Objective: Output all of the entries exactly as written.

start Source records

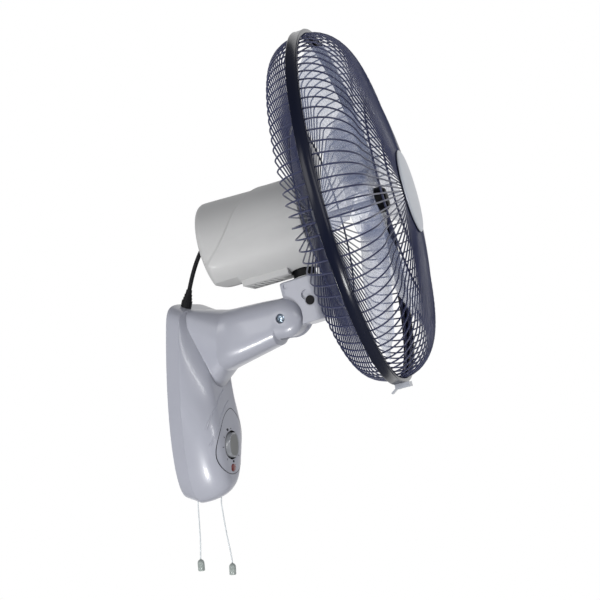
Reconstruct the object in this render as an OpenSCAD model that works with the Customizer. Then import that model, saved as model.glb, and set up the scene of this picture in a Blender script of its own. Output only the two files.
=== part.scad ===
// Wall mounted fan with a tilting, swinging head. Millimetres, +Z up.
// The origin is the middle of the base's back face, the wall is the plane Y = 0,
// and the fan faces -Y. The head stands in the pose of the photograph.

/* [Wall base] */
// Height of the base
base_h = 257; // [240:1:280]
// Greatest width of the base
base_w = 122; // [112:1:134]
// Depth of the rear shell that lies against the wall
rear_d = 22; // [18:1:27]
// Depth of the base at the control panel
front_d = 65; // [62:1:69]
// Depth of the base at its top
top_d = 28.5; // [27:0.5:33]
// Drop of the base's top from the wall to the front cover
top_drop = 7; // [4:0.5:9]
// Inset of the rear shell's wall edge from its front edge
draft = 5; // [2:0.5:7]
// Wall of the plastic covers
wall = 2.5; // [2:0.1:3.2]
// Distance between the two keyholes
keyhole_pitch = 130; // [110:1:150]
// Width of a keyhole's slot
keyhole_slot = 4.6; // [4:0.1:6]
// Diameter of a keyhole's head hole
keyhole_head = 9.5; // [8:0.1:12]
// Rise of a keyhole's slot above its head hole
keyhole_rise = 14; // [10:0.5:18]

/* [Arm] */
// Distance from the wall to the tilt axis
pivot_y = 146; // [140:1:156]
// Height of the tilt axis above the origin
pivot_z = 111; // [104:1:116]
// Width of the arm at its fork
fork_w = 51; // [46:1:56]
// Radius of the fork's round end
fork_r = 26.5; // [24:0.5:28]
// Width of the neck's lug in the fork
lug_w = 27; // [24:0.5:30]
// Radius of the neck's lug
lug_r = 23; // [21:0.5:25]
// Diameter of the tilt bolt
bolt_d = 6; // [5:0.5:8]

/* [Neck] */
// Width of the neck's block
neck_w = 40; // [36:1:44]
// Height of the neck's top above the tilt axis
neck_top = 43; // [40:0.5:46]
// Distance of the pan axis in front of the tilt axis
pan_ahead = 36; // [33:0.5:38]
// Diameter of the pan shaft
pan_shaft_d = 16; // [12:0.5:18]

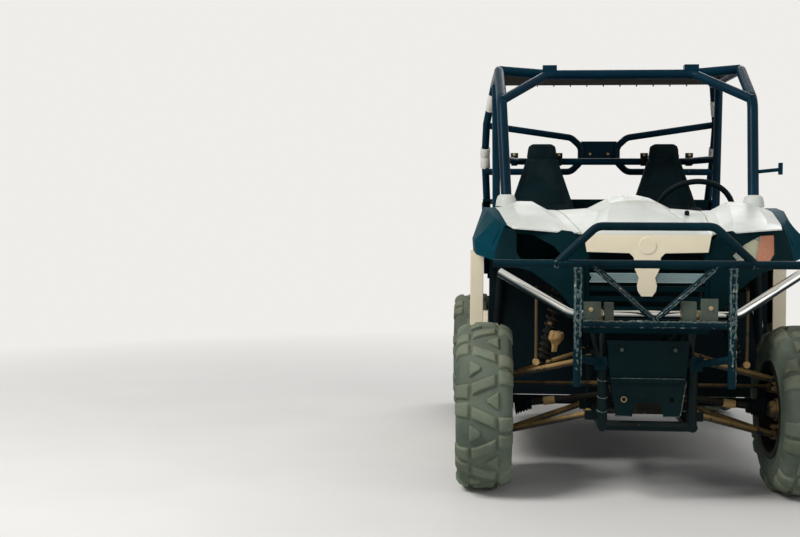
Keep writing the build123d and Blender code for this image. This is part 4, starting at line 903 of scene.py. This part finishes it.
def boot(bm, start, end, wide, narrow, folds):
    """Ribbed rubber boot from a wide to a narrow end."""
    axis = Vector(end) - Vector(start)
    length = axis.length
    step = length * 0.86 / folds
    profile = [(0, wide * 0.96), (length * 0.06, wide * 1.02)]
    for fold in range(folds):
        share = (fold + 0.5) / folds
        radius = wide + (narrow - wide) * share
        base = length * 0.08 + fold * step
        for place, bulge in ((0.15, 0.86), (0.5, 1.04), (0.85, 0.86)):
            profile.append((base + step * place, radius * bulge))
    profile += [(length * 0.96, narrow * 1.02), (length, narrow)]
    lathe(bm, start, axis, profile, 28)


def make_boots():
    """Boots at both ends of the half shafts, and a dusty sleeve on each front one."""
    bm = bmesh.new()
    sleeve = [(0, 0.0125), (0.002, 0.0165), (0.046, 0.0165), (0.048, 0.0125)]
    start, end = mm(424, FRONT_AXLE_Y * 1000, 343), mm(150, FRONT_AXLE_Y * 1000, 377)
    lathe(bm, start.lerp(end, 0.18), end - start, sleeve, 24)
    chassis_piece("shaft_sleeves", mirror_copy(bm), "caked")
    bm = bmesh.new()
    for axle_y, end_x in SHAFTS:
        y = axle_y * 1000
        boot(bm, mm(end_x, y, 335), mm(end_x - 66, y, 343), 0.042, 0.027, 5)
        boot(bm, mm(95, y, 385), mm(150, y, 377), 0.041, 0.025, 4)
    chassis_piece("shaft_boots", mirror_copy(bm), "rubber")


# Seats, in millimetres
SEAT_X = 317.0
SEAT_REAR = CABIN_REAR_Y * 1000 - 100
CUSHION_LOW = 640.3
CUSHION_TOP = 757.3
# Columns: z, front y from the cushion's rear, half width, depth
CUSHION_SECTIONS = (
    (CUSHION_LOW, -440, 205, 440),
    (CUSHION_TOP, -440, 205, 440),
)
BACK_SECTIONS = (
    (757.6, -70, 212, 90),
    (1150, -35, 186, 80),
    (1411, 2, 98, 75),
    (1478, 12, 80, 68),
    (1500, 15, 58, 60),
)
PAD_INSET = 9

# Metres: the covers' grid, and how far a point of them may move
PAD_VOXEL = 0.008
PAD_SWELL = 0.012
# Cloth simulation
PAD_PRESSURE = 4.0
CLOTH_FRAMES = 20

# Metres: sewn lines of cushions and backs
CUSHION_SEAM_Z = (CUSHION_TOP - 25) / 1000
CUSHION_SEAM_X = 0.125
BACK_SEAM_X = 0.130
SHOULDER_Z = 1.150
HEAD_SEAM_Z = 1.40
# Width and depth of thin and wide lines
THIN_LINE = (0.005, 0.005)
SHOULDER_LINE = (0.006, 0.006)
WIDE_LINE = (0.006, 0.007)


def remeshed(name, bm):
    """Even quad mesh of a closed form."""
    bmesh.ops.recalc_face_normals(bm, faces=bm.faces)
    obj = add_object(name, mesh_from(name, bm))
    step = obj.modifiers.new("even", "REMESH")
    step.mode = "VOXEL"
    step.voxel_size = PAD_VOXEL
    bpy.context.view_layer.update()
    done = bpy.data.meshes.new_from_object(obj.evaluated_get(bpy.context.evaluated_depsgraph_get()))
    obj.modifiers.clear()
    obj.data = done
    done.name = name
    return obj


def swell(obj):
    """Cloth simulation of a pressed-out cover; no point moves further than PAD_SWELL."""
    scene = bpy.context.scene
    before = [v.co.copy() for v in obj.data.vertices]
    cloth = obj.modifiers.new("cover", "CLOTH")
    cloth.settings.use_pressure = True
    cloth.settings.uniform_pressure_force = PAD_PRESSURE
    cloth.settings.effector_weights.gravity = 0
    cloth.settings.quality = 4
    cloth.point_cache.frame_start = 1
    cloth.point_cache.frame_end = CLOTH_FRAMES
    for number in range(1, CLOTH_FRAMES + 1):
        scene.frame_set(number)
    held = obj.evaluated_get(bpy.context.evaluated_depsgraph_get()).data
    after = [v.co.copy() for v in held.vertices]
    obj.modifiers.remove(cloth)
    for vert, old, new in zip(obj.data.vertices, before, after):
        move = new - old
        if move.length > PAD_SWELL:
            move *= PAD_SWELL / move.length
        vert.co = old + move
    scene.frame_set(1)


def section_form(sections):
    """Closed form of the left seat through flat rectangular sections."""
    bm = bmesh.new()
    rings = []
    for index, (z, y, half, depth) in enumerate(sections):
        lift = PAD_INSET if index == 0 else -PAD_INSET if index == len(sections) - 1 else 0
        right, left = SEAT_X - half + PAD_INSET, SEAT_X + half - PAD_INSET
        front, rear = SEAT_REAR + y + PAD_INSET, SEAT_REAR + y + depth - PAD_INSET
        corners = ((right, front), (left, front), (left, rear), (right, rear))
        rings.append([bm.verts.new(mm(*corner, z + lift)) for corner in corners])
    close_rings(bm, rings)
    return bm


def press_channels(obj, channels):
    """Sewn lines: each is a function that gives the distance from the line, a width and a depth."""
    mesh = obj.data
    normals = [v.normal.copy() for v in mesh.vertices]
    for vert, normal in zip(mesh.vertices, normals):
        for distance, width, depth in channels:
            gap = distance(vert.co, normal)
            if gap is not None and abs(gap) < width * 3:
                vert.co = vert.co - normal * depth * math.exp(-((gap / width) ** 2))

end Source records

Task result:
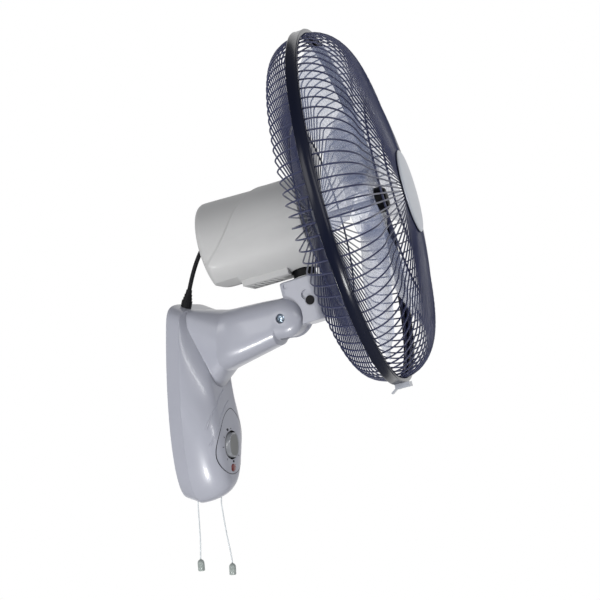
Reconstruct the object in this render as an OpenSCAD model that works with the Customizer. Then import that model, saved as model.glb, and set up the scene of this picture in a Blender script of its own. Output only the two files.
=== part.scad ===
// Wall mounted fan with a tilting, swinging head. Millimetres, +Z up.
// The origin is the middle of the base's back face, the wall is the plane Y = 0,
// and the fan faces -Y. The head stands in the pose of the photograph.

/* [Wall base] */
// Height of the base
base_h = 257; // [240:1:280]
// Greatest width of the base
base_w = 122; // [112:1:134]
// Depth of the rear shell that lies against the wall
rear_d = 22; // [18:1:27]
// Depth of the base at the control panel
front_d = 65; // [62:1:69]
// Depth of the base at its top
top_d = 28.5; // [27:0.5:33]
// Drop of the base's top from the wall to the front cover
top_drop = 7; // [4:0.5:9]
// Inset of the rear shell's wall edge from its front edge
draft = 5; // [2:0.5:7]
// Wall of the plastic covers
wall = 2.5; // [2:0.1:3.2]
// Distance between the two keyholes
keyhole_pitch = 130; // [110:1:150]
// Width of a keyhole's slot
keyhole_slot = 4.6; // [4:0.1:6]
// Diameter of a keyhole's head hole
keyhole_head = 9.5; // [8:0.1:12]
// Rise of a keyhole's slot above its head hole
keyhole_rise = 14; // [10:0.5:18]

/* [Arm] */
// Distance from the wall to the tilt axis
pivot_y = 146; // [140:1:156]
// Height of the tilt axis above the origin
pivot_z = 111; // [104:1:116]
// Width of the arm at its fork
fork_w = 51; // [46:1:56]
// Radius of the fork's round end
fork_r = 26.5; // [24:0.5:28]
// Width of the neck's lug in the fork
lug_w = 27; // [24:0.5:30]
// Radius of the neck's lug
lug_r = 23; // [21:0.5:25]
// Diameter of the tilt bolt
bolt_d = 6; // [5:0.5:8]

/* [Neck] */
// Width of the neck's block
neck_w = 40; // [36:1:44]
// Height of the neck's top above the tilt axis
neck_top = 43; // [40:0.5:46]
// Distance of the pan axis in front of the tilt axis
pan_ahead = 36; // [33:0.5:38]
// Diameter of the pan shaft
pan_shaft_d = 16; // [12:0.5:18]

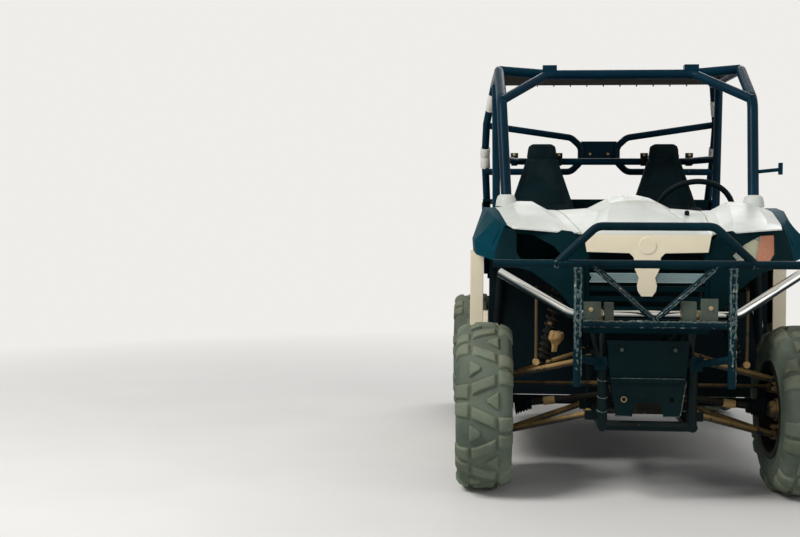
Keep writing the build123d and Blender code for this image. This is part 4, starting at line 903 of scene.py. This part finishes it.
def boot(bm, start, end, wide, narrow, folds):
    """Ribbed rubber boot from a wide to a narrow end."""
    axis = Vector(end) - Vector(start)
    length = axis.length
    step = length * 0.86 / folds
    profile = [(0, wide * 0.96), (length * 0.06, wide * 1.02)]
    for fold in range(folds):
        share = (fold + 0.5) / folds
        radius = wide + (narrow - wide) * share
        base = length * 0.08 + fold * step
        for place, bulge in ((0.15, 0.86), (0.5, 1.04), (0.85, 0.86)):
            profile.append((base + step * place, radius * bulge))
    profile += [(length * 0.96, narrow * 1.02), (length, narrow)]
    lathe(bm, start, axis, profile, 28)


def make_boots():
    """Boots at both ends of the half shafts, and a dusty sleeve on each front one."""
    bm = bmesh.new()
    sleeve = [(0, 0.0125), (0.002, 0.0165), (0.046, 0.0165), (0.048, 0.0125)]
    start, end = mm(424, FRONT_AXLE_Y * 1000, 343), mm(150, FRONT_AXLE_Y * 1000, 377)
    lathe(bm, start.lerp(end, 0.18), end - start, sleeve, 24)
    chassis_piece("shaft_sleeves", mirror_copy(bm), "caked")
    bm = bmesh.new()
    for axle_y, end_x in SHAFTS:
        y = axle_y * 1000
        boot(bm, mm(end_x, y, 335), mm(end_x - 66, y, 343), 0.042, 0.027, 5)
        boot(bm, mm(95, y, 385), mm(150, y, 377), 0.041, 0.025, 4)
    chassis_piece("shaft_boots", mirror_copy(bm), "rubber")


# Seats, in millimetres
SEAT_X = 317.0
SEAT_REAR = CABIN_REAR_Y * 1000 - 100
CUSHION_LOW = 640.3
CUSHION_TOP = 757.3
# Columns: z, front y from the cushion's rear, half width, depth
CUSHION_SECTIONS = (
    (CUSHION_LOW, -440, 205, 440),
    (CUSHION_TOP, -440, 205, 440),
)
BACK_SECTIONS = (
    (757.6, -70, 212, 90),
    (1150, -35, 186, 80),
    (1411, 2, 98, 75),
    (1478, 12, 80, 68),
    (1500, 15, 58, 60),
)
PAD_INSET = 9

# Metres: the covers' grid, and how far a point of them may move
PAD_VOXEL = 0.008
PAD_SWELL = 0.012
# Cloth simulation
PAD_PRESSURE = 4.0
CLOTH_FRAMES = 20

# Metres: sewn lines of cushions and backs
CUSHION_SEAM_Z = (CUSHION_TOP - 25) / 1000
CUSHION_SEAM_X = 0.125
BACK_SEAM_X = 0.130
SHOULDER_Z = 1.150
HEAD_SEAM_Z = 1.40
# Width and depth of thin and wide lines
THIN_LINE = (0.005, 0.005)
SHOULDER_LINE = (0.006, 0.006)
WIDE_LINE = (0.006, 0.007)


def remeshed(name, bm):
    """Even quad mesh of a closed form."""
    bmesh.ops.recalc_face_normals(bm, faces=bm.faces)
    obj = add_object(name, mesh_from(name, bm))
    step = obj.modifiers.new("even", "REMESH")
    step.mode = "VOXEL"
    step.voxel_size = PAD_VOXEL
    bpy.context.view_layer.update()
    done = bpy.data.meshes.new_from_object(obj.evaluated_get(bpy.context.evaluated_depsgraph_get()))
    obj.modifiers.clear()
    obj.data = done
    done.name = name
    return obj


def swell(obj):
    """Cloth simulation of a pressed-out cover; no point moves further than PAD_SWELL."""
    scene = bpy.context.scene
    before = [v.co.copy() for v in obj.data.vertices]
    cloth = obj.modifiers.new("cover", "CLOTH")
    cloth.settings.use_pressure = True
    cloth.settings.uniform_pressure_force = PAD_PRESSURE
    cloth.settings.effector_weights.gravity = 0
    cloth.settings.quality = 4
    cloth.point_cache.frame_start = 1
    cloth.point_cache.frame_end = CLOTH_FRAMES
    for number in range(1, CLOTH_FRAMES + 1):
        scene.frame_set(number)
    held = obj.evaluated_get(bpy.context.evaluated_depsgraph_get()).data
    after = [v.co.copy() for v in held.vertices]
    obj.modifiers.remove(cloth)
    for vert, old, new in zip(obj.data.vertices, before, after):
        move = new - old
        if move.length > PAD_SWELL:
            move *= PAD_SWELL / move.length
        vert.co = old + move
    scene.frame_set(1)


def section_form(sections):
    """Closed form of the left seat through flat rectangular sections."""
    bm = bmesh.new()
    rings = []
    for index, (z, y, half, depth) in enumerate(sections):
        lift = PAD_INSET if index == 0 else -PAD_INSET if index == len(sections) - 1 else 0
        right, left = SEAT_X - half + PAD_INSET, SEAT_X + half - PAD_INSET
        front, rear = SEAT_REAR + y + PAD_INSET, SEAT_REAR + y + depth - PAD_INSET
        corners = ((right, front), (left, front), (left, rear), (right, rear))
        rings.append([bm.verts.new(mm(*corner, z + lift)) for corner in corners])
    close_rings(bm, rings)
    return bm


def press_channels(obj, channels):
    """Sewn lines: each is a function that gives the distance from the line, a width and a depth."""
    mesh = obj.data
    normals = [v.normal.copy() for v in mesh.vertices]
    for vert, normal in zip(mesh.vertices, normals):
        for distance, width, depth in channels:
            gap = distance(vert.co, normal)
            if gap is not None and abs(gap) < width * 3:
                vert.co = vert.co - normal * depth * math.exp(-((gap / width) ** 2))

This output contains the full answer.